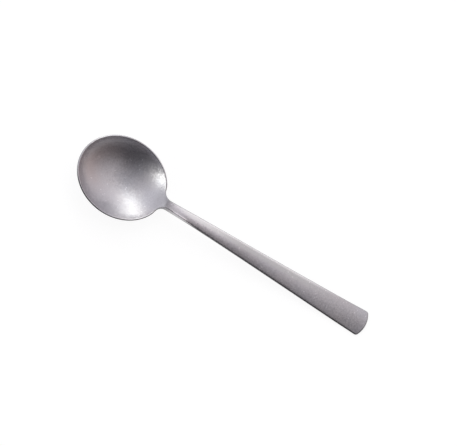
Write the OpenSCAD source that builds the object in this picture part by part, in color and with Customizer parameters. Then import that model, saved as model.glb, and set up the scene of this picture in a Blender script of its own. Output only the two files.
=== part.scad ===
// Round-bowl soup spoon, forged in one piece from stainless steel.
// X runs from the tip of the bowl to the end of the handle, Z points up from the table,
// and the origin lies on the table under the middle of the spoon.
// The forging is drawn as three solids that meet face to face: bowl, neck and handle.

/* [Spoon] */
// Length from the tip of the bowl to the end of the handle
spoon_len = 180; // [160:1:210]

/* [Bowl] */
// Length of the rim's oval along the spoon
bowl_len = 50.5; // [46:0.1:58]
// Width of the bowl over its rim
bowl_w = 41.8; // [36:0.1:48]
// Height of the rim above the table
rim_height = 10.7; // [9:0.1:14]
// Thickness of the steel at the bottom of the bowl
base_t = 1.3; // [0.8:0.1:2]
// Thickness of the fully rounded rim
rim_t = 1; // [0.7:0.05:1.4]
// Slope of the wall at the rim, across the bowl, in degrees
rim_slope = 54; // [48:1:60]
// Length of the flat that the bowl rests on
foot_len = 6.4; // [4:0.1:9]
// Radius in plan between the rim and the neck
shoulder_r = 5.2; // [4:0.1:9]

/* [Neck] */
// Width of the neck
neck_w = 5.5; // [5:0.1:7.5]
// Thickness in the middle of the neck
neck_t = 3.8; // [3.2:0.1:4.6]
// Length of the neck from the shoulders to the handle
neck_len = 20; // [12:1:30]
// Extra depth of the neck's underside at the shoulders
root_depth = 2; // [0.5:0.1:3]
// Height of the neck's crest above the rim
neck_rise = 0.6; // [0.2:0.1:1.5]
// Fall from the middle of the neck's top to its edges
neck_crown = 0.9; // [0.5:0.05:1.1]
// Rise from the middle of the neck's underside to its edges
neck_belly = 0.6; // [0.3:0.05:0.8]
// Radius along the edges of the neck
neck_edge_r = 1.1; // [0.7:0.05:1.3]
// Depth over which the bowl's inside rolls over into the neck
gate_blend = 3; // [1.5:0.1:4]
// Depth over which the neck's underside runs into the bowl's outside
heel_blend = 2; // [1:0.1:3]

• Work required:
Word for word, quote all of the data above.

• Written solution:
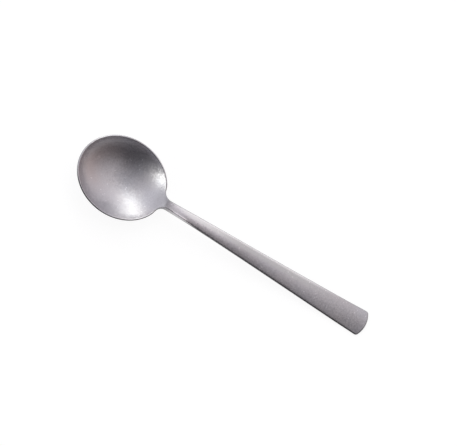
Write the OpenSCAD source that builds the object in this picture part by part, in color and with Customizer parameters. Then import that model, saved as model.glb, and set up the scene of this picture in a Blender script of its own. Output only the two files.
=== part.scad ===
// Round-bowl soup spoon, forged in one piece from stainless steel.
// X runs from the tip of the bowl to the end of the handle, Z points up from the table,
// and the origin lies on the table under the middle of the spoon.
// The forging is drawn as three solids that meet face to face: bowl, neck and handle.

/* [Spoon] */
// Length from the tip of the bowl to the end of the handle
spoon_len = 180; // [160:1:210]

/* [Bowl] */
// Length of the rim's oval along the spoon
bowl_len = 50.5; // [46:0.1:58]
// Width of the bowl over its rim
bowl_w = 41.8; // [36:0.1:48]
// Height of the rim above the table
rim_height = 10.7; // [9:0.1:14]
// Thickness of the steel at the bottom of the bowl
base_t = 1.3; // [0.8:0.1:2]
// Thickness of the fully rounded rim
rim_t = 1; // [0.7:0.05:1.4]
// Slope of the wall at the rim, across the bowl, in degrees
rim_slope = 54; // [48:1:60]
// Length of the flat that the bowl rests on
foot_len = 6.4; // [4:0.1:9]
// Radius in plan between the rim and the neck
shoulder_r = 5.2; // [4:0.1:9]

/* [Neck] */
// Width of the neck
neck_w = 5.5; // [5:0.1:7.5]
// Thickness in the middle of the neck
neck_t = 3.8; // [3.2:0.1:4.6]
// Length of the neck from the shoulders to the handle
neck_len = 20; // [12:1:30]
// Extra depth of the neck's underside at the shoulders
root_depth = 2; // [0.5:0.1:3]
// Height of the neck's crest above the rim
neck_rise = 0.6; // [0.2:0.1:1.5]
// Fall from the middle of the neck's top to its edges
neck_crown = 0.9; // [0.5:0.05:1.1]
// Rise from the middle of the neck's underside to its edges
neck_belly = 0.6; // [0.3:0.05:0.8]
// Radius along the edges of the neck
neck_edge_r = 1.1; // [0.7:0.05:1.3]
// Depth over which the bowl's inside rolls over into the neck
gate_blend = 3; // [1.5:0.1:4]
// Depth over which the neck's underside runs into the bowl's outside
heel_blend = 2; // [1:0.1:3]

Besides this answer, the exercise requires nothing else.